Marsh highlights the fact that GeoSpock has recently raised£10m in additional funding and adds: “We’re in the process of scaling up the team, so we doubled the size of the company over the past 12 months, we’re up to about 56 people now. We’re working [on] potentially some [of the most] interesting use-cases I’ve ever come across. We’re kind of the first platform that has a spatial big data platform with the ability to process petabyte and upwards-scale datasets, and the number of those companies that are ready to harness that power is quite small at the moment…[so] there’s [lots] of opportunities to be had. [GeoSpock doesn’t] generate data. We don’t even like housing data, we do that on behalf of some customers, but the data we house is generally encrypted, so even we can’t look at it – we’ve done some things around New York taxi analysis and open source datasets in the UK to demonstrate the capability.”

Marsh says GeoSpock is helping the city of Cambridge de-silo the data it is collecting from around 85 different data sources, including smart traffic lights and streetlights, Bluetooth flow analysis for traffic, along with microclimate and pollution sensors, plus crime and high-level public health data.

“The amount of insights you can get out of [any one of them] is fundamentally limited. [We] allow them to de-silo that data, we ingest it all and index it; it doesn’t have to be in our system, it could be in their own virtual private cloud. We [can then] start correlating across those datasets and [as] none of the data has to be re-indexed, you can keep growing each dataset independently and you can keep adding new layers and new sources of data. It’s only [when the system is queried that it goes] off and does the correlations, so we’re able to do quite complex root-cause analysis.”

Marsh gives an example of the kind of insight that the system can generate. “Cambridge is a cycling city, so we can say ‘OK, when it rains in Cambridge, traffic will go up 300 per cent because people in these particular regions switch mode of transport from bikes to cars’.” This increases congestion and pollution, and GeoSpock has found that extensive lines of trees by the roadside “exacerbate that situation because they can lock in pollution and people who live in those slow-moving traffic streets with a tree line are more likely to suffer respiratory illness.
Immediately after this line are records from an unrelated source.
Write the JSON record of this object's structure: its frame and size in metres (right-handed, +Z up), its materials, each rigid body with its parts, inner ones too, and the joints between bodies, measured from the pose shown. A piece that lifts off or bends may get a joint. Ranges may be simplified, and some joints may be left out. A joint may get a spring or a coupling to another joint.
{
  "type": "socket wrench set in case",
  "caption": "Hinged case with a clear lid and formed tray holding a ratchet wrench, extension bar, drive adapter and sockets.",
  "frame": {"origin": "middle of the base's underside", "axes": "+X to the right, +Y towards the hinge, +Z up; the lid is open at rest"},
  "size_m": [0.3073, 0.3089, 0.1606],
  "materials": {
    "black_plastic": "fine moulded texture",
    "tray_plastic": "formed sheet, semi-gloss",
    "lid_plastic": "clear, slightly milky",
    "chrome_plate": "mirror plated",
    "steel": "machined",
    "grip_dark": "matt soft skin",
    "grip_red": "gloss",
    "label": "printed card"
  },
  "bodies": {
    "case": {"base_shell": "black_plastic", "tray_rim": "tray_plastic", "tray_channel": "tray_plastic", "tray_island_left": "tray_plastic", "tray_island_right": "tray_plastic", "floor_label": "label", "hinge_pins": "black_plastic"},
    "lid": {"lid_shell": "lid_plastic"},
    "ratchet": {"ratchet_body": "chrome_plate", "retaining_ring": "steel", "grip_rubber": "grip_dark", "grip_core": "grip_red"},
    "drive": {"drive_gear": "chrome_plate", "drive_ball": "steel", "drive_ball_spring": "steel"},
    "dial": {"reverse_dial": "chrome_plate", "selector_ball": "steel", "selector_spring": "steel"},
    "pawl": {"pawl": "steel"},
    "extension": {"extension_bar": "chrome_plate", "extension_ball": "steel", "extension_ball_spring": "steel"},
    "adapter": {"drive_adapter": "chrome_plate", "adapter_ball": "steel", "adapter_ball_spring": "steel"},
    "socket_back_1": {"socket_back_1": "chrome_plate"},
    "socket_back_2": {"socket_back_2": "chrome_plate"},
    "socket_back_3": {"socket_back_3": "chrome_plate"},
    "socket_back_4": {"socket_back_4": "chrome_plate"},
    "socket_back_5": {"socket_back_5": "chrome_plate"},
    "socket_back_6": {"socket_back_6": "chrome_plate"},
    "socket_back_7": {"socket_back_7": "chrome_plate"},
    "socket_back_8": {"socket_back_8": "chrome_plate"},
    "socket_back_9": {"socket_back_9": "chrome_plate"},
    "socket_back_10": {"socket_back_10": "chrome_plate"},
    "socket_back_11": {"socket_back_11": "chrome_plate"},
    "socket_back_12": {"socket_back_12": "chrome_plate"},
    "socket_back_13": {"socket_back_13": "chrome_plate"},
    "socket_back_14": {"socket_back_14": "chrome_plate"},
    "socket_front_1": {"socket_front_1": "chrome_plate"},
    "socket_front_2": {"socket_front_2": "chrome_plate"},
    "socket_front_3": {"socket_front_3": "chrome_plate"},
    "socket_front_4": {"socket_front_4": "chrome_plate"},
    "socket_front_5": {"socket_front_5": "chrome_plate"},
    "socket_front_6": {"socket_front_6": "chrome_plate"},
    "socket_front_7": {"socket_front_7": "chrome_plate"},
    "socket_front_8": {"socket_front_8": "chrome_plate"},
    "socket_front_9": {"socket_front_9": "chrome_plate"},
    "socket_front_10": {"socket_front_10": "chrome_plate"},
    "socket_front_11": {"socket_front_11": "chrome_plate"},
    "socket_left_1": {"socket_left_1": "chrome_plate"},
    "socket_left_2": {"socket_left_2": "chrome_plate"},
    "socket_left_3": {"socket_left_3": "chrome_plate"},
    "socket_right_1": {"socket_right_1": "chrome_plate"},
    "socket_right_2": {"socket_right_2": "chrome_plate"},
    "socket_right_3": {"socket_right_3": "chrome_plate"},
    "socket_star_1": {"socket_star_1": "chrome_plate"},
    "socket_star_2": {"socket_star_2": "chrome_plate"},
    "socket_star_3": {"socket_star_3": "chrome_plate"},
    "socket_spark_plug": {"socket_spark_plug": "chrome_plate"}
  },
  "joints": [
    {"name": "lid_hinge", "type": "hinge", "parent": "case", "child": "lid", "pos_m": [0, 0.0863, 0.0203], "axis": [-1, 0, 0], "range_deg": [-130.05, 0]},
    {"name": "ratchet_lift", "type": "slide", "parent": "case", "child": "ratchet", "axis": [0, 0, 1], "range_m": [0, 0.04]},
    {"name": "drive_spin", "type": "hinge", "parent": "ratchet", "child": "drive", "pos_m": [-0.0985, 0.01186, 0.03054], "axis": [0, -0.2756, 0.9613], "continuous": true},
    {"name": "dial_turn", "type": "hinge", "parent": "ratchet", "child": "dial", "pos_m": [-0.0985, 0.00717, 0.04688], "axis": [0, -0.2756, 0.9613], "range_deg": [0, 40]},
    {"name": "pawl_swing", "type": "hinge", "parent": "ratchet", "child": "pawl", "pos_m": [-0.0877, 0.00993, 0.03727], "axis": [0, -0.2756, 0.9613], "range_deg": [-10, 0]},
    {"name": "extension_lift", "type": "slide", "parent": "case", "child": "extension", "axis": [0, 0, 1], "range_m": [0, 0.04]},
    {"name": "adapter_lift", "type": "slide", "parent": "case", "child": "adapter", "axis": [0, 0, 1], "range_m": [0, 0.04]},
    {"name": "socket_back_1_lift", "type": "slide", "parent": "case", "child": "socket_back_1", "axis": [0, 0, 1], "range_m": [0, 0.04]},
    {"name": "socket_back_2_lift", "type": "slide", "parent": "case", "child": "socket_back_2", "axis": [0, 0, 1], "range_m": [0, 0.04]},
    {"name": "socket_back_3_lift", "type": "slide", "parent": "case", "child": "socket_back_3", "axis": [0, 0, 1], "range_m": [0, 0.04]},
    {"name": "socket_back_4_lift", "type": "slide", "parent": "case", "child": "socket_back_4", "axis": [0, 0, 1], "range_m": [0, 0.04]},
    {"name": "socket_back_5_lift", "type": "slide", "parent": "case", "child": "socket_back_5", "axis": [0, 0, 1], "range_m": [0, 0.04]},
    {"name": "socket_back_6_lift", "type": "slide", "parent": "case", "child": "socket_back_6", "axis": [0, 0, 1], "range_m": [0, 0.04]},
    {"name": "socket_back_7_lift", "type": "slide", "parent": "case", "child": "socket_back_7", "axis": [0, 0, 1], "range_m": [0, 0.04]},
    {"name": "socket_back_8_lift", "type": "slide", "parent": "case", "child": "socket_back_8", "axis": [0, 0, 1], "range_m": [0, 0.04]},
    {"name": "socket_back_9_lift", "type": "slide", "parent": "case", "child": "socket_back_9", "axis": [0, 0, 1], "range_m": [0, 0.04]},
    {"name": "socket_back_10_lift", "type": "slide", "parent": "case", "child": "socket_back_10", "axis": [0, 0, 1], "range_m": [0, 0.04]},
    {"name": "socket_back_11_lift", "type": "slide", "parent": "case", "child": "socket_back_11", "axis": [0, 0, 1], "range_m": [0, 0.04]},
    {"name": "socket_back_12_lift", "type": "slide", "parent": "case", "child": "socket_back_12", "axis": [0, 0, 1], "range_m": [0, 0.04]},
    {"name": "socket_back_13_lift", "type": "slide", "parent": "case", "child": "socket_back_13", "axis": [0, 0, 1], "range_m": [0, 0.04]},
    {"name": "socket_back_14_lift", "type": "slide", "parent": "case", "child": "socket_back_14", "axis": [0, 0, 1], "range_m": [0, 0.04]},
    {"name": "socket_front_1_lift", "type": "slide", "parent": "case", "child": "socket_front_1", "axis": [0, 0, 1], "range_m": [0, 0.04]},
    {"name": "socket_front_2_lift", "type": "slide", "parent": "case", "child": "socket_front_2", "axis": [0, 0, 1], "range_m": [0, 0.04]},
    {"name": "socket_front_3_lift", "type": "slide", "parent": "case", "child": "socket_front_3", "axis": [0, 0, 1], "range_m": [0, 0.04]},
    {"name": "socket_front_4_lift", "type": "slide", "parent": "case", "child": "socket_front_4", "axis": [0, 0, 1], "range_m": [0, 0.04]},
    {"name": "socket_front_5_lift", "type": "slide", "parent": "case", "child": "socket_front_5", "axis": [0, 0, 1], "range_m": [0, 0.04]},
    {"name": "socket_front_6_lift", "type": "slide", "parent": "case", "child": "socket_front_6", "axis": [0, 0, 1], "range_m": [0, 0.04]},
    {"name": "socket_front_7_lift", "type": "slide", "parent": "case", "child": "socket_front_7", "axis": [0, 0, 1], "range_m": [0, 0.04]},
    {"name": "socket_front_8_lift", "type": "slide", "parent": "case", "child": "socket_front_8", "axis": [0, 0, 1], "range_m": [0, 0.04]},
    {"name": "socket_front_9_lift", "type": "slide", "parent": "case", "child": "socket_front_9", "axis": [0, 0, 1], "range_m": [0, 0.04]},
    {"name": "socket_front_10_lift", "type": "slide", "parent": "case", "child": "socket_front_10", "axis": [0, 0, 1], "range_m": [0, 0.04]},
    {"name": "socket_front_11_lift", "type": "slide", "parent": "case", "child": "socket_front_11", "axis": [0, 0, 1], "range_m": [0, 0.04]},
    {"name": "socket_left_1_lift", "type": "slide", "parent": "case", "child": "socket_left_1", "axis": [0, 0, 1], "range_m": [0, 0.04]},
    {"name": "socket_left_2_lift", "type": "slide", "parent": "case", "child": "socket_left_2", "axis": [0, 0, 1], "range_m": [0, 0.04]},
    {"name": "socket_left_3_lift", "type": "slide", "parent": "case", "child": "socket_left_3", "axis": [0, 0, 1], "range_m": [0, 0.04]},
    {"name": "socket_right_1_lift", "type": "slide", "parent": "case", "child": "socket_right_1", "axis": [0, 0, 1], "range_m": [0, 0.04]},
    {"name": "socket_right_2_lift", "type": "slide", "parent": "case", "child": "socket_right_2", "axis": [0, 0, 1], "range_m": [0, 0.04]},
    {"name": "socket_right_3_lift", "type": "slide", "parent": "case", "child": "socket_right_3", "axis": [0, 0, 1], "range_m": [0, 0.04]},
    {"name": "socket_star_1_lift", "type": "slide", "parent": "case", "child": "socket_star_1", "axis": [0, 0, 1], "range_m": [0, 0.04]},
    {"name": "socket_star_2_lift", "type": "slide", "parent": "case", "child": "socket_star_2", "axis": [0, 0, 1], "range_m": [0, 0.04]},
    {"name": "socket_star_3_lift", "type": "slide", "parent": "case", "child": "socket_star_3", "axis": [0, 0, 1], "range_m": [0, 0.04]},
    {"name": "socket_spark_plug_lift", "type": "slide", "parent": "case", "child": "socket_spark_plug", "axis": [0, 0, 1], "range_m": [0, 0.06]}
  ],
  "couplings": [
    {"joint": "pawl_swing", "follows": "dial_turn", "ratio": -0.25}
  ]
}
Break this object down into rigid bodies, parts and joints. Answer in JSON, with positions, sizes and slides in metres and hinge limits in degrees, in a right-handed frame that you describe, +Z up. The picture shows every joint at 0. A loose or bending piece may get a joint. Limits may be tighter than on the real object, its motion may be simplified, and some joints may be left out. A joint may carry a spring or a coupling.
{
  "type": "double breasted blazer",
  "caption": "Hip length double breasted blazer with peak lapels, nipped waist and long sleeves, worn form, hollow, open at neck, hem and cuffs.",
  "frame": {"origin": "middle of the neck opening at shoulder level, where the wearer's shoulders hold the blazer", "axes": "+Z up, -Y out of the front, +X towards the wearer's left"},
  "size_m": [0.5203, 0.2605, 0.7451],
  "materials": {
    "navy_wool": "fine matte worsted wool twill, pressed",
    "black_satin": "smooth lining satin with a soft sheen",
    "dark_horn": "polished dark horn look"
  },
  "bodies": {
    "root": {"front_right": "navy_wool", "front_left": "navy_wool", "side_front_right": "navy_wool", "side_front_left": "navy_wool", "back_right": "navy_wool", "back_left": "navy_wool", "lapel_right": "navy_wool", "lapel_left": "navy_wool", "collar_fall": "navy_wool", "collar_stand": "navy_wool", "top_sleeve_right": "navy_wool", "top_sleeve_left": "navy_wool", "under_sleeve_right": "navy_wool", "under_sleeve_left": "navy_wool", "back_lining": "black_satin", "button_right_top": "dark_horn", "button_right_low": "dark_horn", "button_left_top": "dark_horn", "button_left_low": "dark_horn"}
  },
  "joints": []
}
Each one of those datasets is completely uncorrelated, but we can bring them all together and do that root-cause analysis.”

He adds that it is possible to go beyond this kind of root-cause analysis to use such a system to optimise a city’s traffic flows, for example by making adjustments to mitigate rush hour congestion and in the future incentivise people to use shared autonomous vehicles. “Rather than trying to make the vehicle intelligent, we’re trying to send intelligence to the vehicle – [the historical and wider context]. We see ourselves as more of the hive mind, the queen bee [that makes] sure that all the drones are operating for the good of the whole colony rather than each one being selfish.”

More light!
In Cambridge, Marsh says GeoSpock has overlaid the city’s open source national crime data with the locations of its street lights and correlated the two – “You can see where a streetlight is present and on, which is quite important, especially at night; the rates of certain types of crime drop drastically – so a way to make areas safer, one really simple solution would be to put more lights up.”

Turning to the maritime sector, Marsh says GeoSpock can generate insights around things such as delays and piracy. “If you notice that [an oil tanker] is going to be delayed, you can [do] forward analysis [and work out the knock-on effects to things] like the manufacturing of certain plastics – perhaps that means the amount of shampoo bottles that get made, [and that] might affect P&G’s quarterly profit in six months’ time.”

Marsh says GeoSpock is working with location-based mobile advertising companies and that together they can determine the demographics that visit certain locations, and “start bringing the type of insights that companies like Amazon are generating online to bricks-and-mortar stores [and] allow them to cater to their audience more effectively”. He adds it is also possible to use this approach to detect when places become “cool and hip” and changes in customer footfall across different zones of a city.

On the cellular network side, Marsh adds that GeoSpock’s platform could be used in combination with smart city data to help mobile network operators better optimise their use of spectrum and beamforming.

Here at Land Mobile, we often joke about solutions looking for problems. It’s refreshing then to hear about a solution to a problem we didn’t know existed. It will be interesting to see how our cities change in the years to come thanks to the insights gleaned from AI and the big data platforms they are trained on.

CV – Steve Marsh
A technology entrepreneur, Marsh graduated from The University of Cambridge with a PhD in Computer Science in 2013. Marsh’s PhD research led him to build custom supercomputer architectures for the real-time simulation of human brain function. It was Marsh’s extensive PhD research that inspired GeoSpock’s technology.

An Information Age UK Data Entrepreneur of the Year 2017 winner, Marsh
is a member of Forbes’ 30 under 30 2016, and an alumnus of the Techstars Winter 2014 cohort in London.

While reading his PhD at Cambridge University, Marsh founded Collide, a location-aware mobile application (iOS and Android), winning both the ‘Silicon Valley Comes to the UK’ Cambridge Appathon, and Cambridge University Entrepreneur of the Year 2012. Marsh also holds an MEng in Computer Science from The University of Manchester.